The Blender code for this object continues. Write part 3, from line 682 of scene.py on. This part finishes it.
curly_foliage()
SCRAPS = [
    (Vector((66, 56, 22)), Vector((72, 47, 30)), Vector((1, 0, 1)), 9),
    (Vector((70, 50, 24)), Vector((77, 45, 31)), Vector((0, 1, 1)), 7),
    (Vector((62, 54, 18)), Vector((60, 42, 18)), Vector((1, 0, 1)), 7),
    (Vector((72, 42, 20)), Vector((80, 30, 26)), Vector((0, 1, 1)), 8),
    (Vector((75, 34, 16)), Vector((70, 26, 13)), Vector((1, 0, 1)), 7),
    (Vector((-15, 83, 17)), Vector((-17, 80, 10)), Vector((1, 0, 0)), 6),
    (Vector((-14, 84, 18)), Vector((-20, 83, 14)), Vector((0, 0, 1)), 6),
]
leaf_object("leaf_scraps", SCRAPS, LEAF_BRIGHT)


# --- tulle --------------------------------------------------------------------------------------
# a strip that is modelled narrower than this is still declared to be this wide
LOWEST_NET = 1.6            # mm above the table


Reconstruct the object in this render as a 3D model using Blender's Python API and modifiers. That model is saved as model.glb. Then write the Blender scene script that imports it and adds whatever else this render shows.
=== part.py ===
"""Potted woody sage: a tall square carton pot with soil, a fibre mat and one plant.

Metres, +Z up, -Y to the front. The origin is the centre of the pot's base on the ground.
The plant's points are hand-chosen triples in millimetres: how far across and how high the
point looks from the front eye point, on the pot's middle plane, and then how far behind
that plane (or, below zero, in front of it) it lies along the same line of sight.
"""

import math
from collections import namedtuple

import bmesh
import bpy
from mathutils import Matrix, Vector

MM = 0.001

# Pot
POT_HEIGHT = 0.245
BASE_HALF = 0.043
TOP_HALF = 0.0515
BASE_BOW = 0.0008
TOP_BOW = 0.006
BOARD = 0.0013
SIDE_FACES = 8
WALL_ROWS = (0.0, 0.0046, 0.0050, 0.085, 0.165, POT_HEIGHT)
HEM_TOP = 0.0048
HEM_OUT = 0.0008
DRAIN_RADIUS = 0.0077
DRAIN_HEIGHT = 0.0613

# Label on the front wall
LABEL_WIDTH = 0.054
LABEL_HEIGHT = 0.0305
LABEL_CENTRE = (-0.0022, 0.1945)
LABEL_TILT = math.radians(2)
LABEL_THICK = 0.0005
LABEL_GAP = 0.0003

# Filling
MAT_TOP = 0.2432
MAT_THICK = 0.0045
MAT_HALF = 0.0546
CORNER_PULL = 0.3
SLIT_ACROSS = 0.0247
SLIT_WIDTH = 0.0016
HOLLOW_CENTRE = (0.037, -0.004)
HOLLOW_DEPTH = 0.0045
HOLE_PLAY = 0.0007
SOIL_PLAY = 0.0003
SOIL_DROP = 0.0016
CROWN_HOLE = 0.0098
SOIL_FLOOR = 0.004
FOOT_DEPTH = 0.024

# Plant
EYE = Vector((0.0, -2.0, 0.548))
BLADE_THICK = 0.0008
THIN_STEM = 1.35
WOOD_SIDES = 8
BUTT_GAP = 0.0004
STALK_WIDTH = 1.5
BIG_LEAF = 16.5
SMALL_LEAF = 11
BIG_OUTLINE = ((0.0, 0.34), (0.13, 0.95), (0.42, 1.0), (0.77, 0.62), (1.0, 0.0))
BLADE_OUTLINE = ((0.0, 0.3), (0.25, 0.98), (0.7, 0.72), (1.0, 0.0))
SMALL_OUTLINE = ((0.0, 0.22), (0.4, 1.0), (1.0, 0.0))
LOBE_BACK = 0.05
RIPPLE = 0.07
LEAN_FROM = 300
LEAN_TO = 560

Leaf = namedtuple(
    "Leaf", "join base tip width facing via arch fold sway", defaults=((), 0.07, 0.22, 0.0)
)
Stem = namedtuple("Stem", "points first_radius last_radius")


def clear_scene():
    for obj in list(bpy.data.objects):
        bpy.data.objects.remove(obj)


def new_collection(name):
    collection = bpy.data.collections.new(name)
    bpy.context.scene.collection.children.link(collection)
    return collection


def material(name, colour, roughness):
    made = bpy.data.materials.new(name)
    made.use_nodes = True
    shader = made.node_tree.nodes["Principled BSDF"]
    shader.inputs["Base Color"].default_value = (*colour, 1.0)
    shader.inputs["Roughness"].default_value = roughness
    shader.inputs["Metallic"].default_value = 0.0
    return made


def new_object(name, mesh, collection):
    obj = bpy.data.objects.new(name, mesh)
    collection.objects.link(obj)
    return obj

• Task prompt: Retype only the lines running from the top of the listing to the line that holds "and one plant.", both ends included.

• Exercise solution:
The Blender code for this object continues. Write part 3, from line 682 of scene.py on. This part finishes it.
curly_foliage()
SCRAPS = [
    (Vector((66, 56, 22)), Vector((72, 47, 30)), Vector((1, 0, 1)), 9),
    (Vector((70, 50, 24)), Vector((77, 45, 31)), Vector((0, 1, 1)), 7),
    (Vector((62, 54, 18)), Vector((60, 42, 18)), Vector((1, 0, 1)), 7),
    (Vector((72, 42, 20)), Vector((80, 30, 26)), Vector((0, 1, 1)), 8),
    (Vector((75, 34, 16)), Vector((70, 26, 13)), Vector((1, 0, 1)), 7),
    (Vector((-15, 83, 17)), Vector((-17, 80, 10)), Vector((1, 0, 0)), 6),
    (Vector((-14, 84, 18)), Vector((-20, 83, 14)), Vector((0, 0, 1)), 6),
]
leaf_object("leaf_scraps", SCRAPS, LEAF_BRIGHT)


# --- tulle --------------------------------------------------------------------------------------
# a strip that is modelled narrower than this is still declared to be this wide
LOWEST_NET = 1.6            # mm above the table


Reconstruct the object in this render as a 3D model using Blender's Python API and modifiers. That model is saved as model.glb. Then write the Blender scene script that imports it and adds whatever else this render shows.
=== part.py ===
"""Potted woody sage: a tall square carton pot with soil, a fibre mat and one plant.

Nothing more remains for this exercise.